• WORK INSTRUCTIONS:
Make an exact copy of the entries below.

** begin RECORD SET **

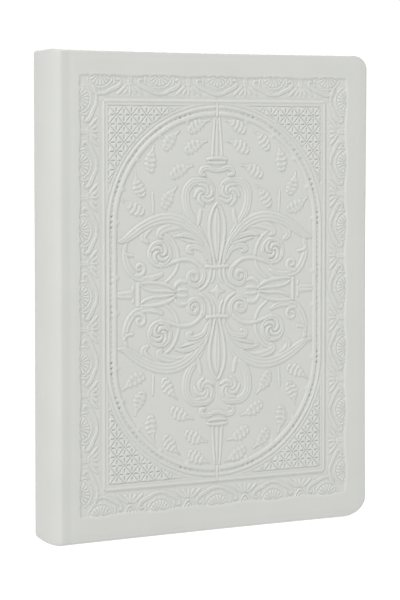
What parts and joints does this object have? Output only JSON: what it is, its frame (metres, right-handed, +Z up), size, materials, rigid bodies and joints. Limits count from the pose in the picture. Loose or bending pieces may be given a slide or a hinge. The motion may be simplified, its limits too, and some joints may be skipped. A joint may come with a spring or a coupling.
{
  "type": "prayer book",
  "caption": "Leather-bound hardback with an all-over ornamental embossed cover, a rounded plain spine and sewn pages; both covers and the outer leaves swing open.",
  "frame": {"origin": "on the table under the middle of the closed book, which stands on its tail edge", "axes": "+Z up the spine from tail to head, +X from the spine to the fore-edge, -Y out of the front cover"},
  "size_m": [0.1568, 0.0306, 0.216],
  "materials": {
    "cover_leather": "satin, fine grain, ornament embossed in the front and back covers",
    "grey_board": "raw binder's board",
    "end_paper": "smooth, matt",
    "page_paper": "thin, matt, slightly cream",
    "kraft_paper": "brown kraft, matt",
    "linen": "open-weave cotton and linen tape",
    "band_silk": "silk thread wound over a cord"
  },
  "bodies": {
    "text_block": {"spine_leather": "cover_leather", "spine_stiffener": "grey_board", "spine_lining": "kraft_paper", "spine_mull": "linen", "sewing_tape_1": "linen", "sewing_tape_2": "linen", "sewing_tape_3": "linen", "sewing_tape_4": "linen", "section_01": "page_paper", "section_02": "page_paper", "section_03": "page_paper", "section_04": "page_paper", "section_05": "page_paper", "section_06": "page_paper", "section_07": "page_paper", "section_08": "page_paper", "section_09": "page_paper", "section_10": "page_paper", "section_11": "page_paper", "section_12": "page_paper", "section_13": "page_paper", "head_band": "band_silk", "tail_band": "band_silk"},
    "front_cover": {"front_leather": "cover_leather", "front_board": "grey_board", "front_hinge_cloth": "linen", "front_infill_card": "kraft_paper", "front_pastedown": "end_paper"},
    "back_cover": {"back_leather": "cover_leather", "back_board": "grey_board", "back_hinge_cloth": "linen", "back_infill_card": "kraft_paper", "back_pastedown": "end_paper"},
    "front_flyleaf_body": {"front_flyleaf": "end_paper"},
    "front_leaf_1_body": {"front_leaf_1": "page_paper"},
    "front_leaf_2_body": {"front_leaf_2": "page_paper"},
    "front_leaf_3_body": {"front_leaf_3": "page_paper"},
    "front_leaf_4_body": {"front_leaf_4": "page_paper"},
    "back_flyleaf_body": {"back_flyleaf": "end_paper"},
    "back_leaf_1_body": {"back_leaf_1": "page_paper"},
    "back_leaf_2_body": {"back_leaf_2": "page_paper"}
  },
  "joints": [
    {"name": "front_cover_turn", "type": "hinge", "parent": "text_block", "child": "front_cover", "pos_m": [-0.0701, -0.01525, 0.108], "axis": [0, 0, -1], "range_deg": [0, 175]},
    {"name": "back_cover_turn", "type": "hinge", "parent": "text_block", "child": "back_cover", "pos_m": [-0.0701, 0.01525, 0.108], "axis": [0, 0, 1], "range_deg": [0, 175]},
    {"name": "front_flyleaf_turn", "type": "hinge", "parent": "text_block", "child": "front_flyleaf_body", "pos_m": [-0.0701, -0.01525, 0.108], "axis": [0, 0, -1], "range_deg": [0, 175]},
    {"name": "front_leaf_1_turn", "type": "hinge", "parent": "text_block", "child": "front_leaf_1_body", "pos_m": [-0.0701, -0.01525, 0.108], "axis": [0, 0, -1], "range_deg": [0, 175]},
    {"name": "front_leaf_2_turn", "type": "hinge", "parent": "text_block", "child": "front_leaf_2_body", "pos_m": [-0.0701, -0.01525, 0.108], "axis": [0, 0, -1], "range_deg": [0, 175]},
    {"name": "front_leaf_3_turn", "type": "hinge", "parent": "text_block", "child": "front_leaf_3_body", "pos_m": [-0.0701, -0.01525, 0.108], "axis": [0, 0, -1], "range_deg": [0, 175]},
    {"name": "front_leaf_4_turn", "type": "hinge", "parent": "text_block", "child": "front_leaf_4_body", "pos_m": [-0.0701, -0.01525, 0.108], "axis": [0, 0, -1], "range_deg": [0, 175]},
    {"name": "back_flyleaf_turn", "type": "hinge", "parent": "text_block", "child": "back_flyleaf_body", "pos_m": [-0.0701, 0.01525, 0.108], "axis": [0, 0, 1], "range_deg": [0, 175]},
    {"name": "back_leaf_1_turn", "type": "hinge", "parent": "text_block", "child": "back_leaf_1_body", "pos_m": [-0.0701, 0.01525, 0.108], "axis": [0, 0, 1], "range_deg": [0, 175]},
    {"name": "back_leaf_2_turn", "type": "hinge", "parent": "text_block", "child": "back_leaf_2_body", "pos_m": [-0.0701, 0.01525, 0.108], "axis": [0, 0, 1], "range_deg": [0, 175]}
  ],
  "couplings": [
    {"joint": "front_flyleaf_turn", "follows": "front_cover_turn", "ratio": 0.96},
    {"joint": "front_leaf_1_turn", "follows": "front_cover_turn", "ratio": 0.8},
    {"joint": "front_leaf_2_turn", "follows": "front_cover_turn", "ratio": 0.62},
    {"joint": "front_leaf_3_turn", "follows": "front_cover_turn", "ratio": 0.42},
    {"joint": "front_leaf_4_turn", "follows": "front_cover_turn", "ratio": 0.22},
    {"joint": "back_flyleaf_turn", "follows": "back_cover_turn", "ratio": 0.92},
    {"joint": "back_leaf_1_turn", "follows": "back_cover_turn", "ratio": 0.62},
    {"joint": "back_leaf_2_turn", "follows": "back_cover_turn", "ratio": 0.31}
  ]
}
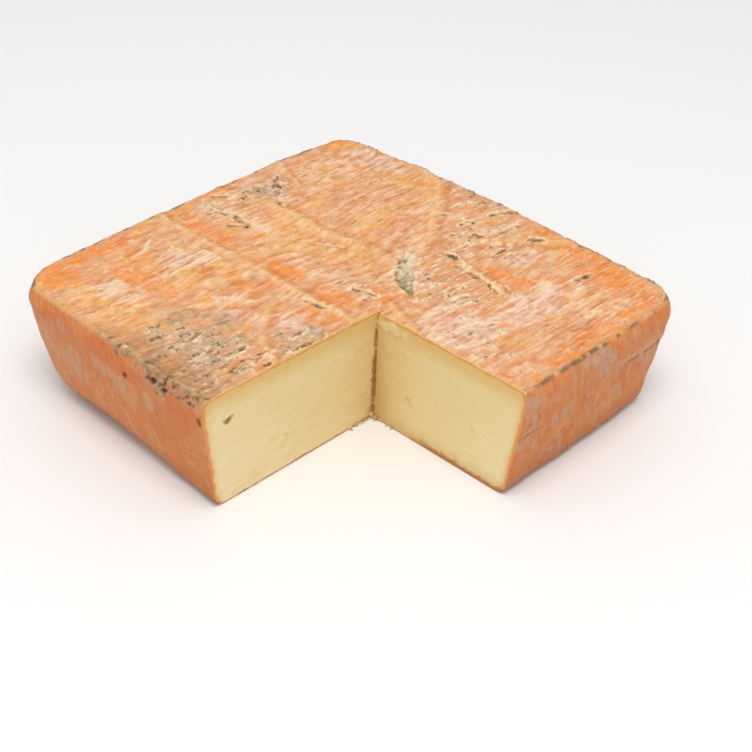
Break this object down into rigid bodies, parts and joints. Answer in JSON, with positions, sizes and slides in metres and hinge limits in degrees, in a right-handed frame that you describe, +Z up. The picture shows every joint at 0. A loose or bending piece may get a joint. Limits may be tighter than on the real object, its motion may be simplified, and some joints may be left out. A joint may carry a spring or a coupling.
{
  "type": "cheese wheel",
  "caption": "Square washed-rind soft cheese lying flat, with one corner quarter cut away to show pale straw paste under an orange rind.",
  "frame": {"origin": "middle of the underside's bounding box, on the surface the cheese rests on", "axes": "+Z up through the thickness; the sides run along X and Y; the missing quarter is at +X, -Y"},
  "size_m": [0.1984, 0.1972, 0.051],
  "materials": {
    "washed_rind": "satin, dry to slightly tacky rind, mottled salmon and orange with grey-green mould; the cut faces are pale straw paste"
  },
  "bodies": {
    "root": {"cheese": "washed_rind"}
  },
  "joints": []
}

** end RECORD SET **

• RESULT OF THE TASK:
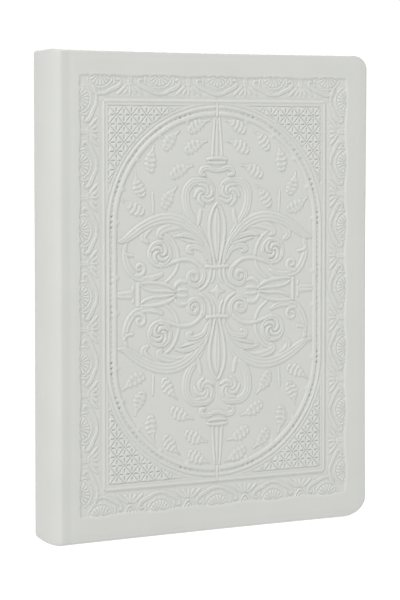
What parts and joints does this object have? Output only JSON: what it is, its frame (metres, right-handed, +Z up), size, materials, rigid bodies and joints. Limits count from the pose in the picture. Loose or bending pieces may be given a slide or a hinge. The motion may be simplified, its limits too, and some joints may be skipped. A joint may come with a spring or a coupling.
{
  "type": "prayer book",
  "caption": "Leather-bound hardback with an all-over ornamental embossed cover, a rounded plain spine and sewn pages; both covers and the outer leaves swing open.",
  "frame": {"origin": "on the table under the middle of the closed book, which stands on its tail edge", "axes": "+Z up the spine from tail to head, +X from the spine to the fore-edge, -Y out of the front cover"},
  "size_m": [0.1568, 0.0306, 0.216],
  "materials": {
    "cover_leather": "satin, fine grain, ornament embossed in the front and back covers",
    "grey_board": "raw binder's board",
    "end_paper": "smooth, matt",
    "page_paper": "thin, matt, slightly cream",
    "kraft_paper": "brown kraft, matt",
    "linen": "open-weave cotton and linen tape",
    "band_silk": "silk thread wound over a cord"
  },
  "bodies": {
    "text_block": {"spine_leather": "cover_leather", "spine_stiffener": "grey_board", "spine_lining": "kraft_paper", "spine_mull": "linen", "sewing_tape_1": "linen", "sewing_tape_2": "linen", "sewing_tape_3": "linen", "sewing_tape_4": "linen", "section_01": "page_paper", "section_02": "page_paper", "section_03": "page_paper", "section_04": "page_paper", "section_05": "page_paper", "section_06": "page_paper", "section_07": "page_paper", "section_08": "page_paper", "section_09": "page_paper", "section_10": "page_paper", "section_11": "page_paper", "section_12": "page_paper", "section_13": "page_paper", "head_band": "band_silk", "tail_band": "band_silk"},
    "front_cover": {"front_leather": "cover_leather", "front_board": "grey_board", "front_hinge_cloth": "linen", "front_infill_card": "kraft_paper", "front_pastedown": "end_paper"},
    "back_cover": {"back_leather": "cover_leather", "back_board": "grey_board", "back_hinge_cloth": "linen", "back_infill_card": "kraft_paper", "back_pastedown": "end_paper"},
    "front_flyleaf_body": {"front_flyleaf": "end_paper"},
    "front_leaf_1_body": {"front_leaf_1": "page_paper"},
    "front_leaf_2_body": {"front_leaf_2": "page_paper"},
    "front_leaf_3_body": {"front_leaf_3": "page_paper"},
    "front_leaf_4_body": {"front_leaf_4": "page_paper"},
    "back_flyleaf_body": {"back_flyleaf": "end_paper"},
    "back_leaf_1_body": {"back_leaf_1": "page_paper"},
    "back_leaf_2_body": {"back_leaf_2": "page_paper"}
  },
  "joints": [
    {"name": "front_cover_turn", "type": "hinge", "parent": "text_block", "child": "front_cover", "pos_m": [-0.0701, -0.01525, 0.108], "axis": [0, 0, -1], "range_deg": [0, 175]},
    {"name": "back_cover_turn", "type": "hinge", "parent": "text_block", "child": "back_cover", "pos_m": [-0.0701, 0.01525, 0.108], "axis": [0, 0, 1], "range_deg": [0, 175]},
    {"name": "front_flyleaf_turn", "type": "hinge", "parent": "text_block", "child": "front_flyleaf_body", "pos_m": [-0.0701, -0.01525, 0.108], "axis": [0, 0, -1], "range_deg": [0, 175]},
    {"name": "front_leaf_1_turn", "type": "hinge", "parent": "text_block", "child": "front_leaf_1_body", "pos_m": [-0.0701, -0.01525, 0.108], "axis": [0, 0, -1], "range_deg": [0, 175]},
    {"name": "front_leaf_2_turn", "type": "hinge", "parent": "text_block", "child": "front_leaf_2_body", "pos_m": [-0.0701, -0.01525, 0.108], "axis": [0, 0, -1], "range_deg": [0, 175]},
    {"name": "front_leaf_3_turn", "type": "hinge", "parent": "text_block", "child": "front_leaf_3_body", "pos_m": [-0.0701, -0.01525, 0.108], "axis": [0, 0, -1], "range_deg": [0, 175]},
    {"name": "front_leaf_4_turn", "type": "hinge", "parent": "text_block", "child": "front_leaf_4_body", "pos_m": [-0.0701, -0.01525, 0.108], "axis": [0, 0, -1], "range_deg": [0, 175]},
    {"name": "back_flyleaf_turn", "type": "hinge", "parent": "text_block", "child": "back_flyleaf_body", "pos_m": [-0.0701, 0.01525, 0.108], "axis": [0, 0, 1], "range_deg": [0, 175]},
    {"name": "back_leaf_1_turn", "type": "hinge", "parent": "text_block", "child": "back_leaf_1_body", "pos_m": [-0.0701, 0.01525, 0.108], "axis": [0, 0, 1], "range_deg": [0, 175]},
    {"name": "back_leaf_2_turn", "type": "hinge", "parent": "text_block", "child": "back_leaf_2_body", "pos_m": [-0.0701, 0.01525, 0.108], "axis": [0, 0, 1], "range_deg": [0, 175]}
  ],
  "couplings": [
    {"joint": "front_flyleaf_turn", "follows": "front_cover_turn", "ratio": 0.96},
    {"joint": "front_leaf_1_turn", "follows": "front_cover_turn", "ratio": 0.8},
    {"joint": "front_leaf_2_turn", "follows": "front_cover_turn", "ratio": 0.62},
    {"joint": "front_leaf_3_turn", "follows": "front_cover_turn", "ratio": 0.42},
    {"joint": "front_leaf_4_turn", "follows": "front_cover_turn", "ratio": 0.22},
    {"joint": "back_flyleaf_turn", "follows": "back_cover_turn", "ratio": 0.92},
    {"joint": "back_leaf_1_turn", "follows": "back_cover_turn", "ratio": 0.62},
    {"joint": "back_leaf_2_turn", "follows": "back_cover_turn", "ratio": 0.31}
  ]
}
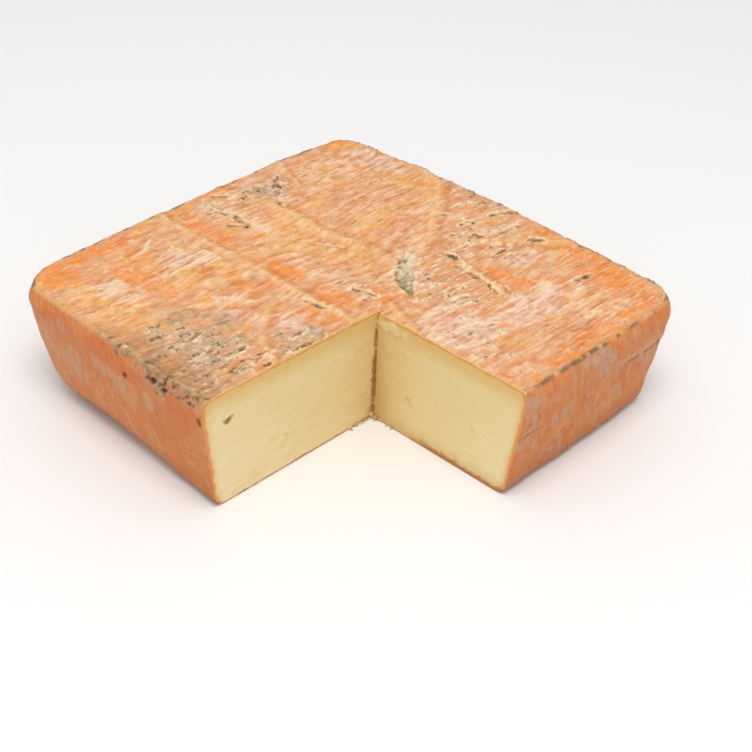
Break this object down into rigid bodies, parts and joints. Answer in JSON, with positions, sizes and slides in metres and hinge limits in degrees, in a right-handed frame that you describe, +Z up. The picture shows every joint at 0. A loose or bending piece may get a joint. Limits may be tighter than on the real object, its motion may be simplified, and some joints may be left out. A joint may carry a spring or a coupling.
{
  "type": "cheese wheel",
  "caption": "Square washed-rind soft cheese lying flat, with one corner quarter cut away to show pale straw paste under an orange rind.",
  "frame": {"origin": "middle of the underside's bounding box, on the surface the cheese rests on", "axes": "+Z up through the thickness; the sides run along X and Y; the missing quarter is at +X, -Y"},
  "size_m": [0.1984, 0.1972, 0.051],
  "materials": {
    "washed_rind": "satin, dry to slightly tacky rind, mottled salmon and orange with grey-green mould; the cut faces are pale straw paste"
  },
  "bodies": {
    "root": {"cheese": "washed_rind"}
  },
  "joints": []
}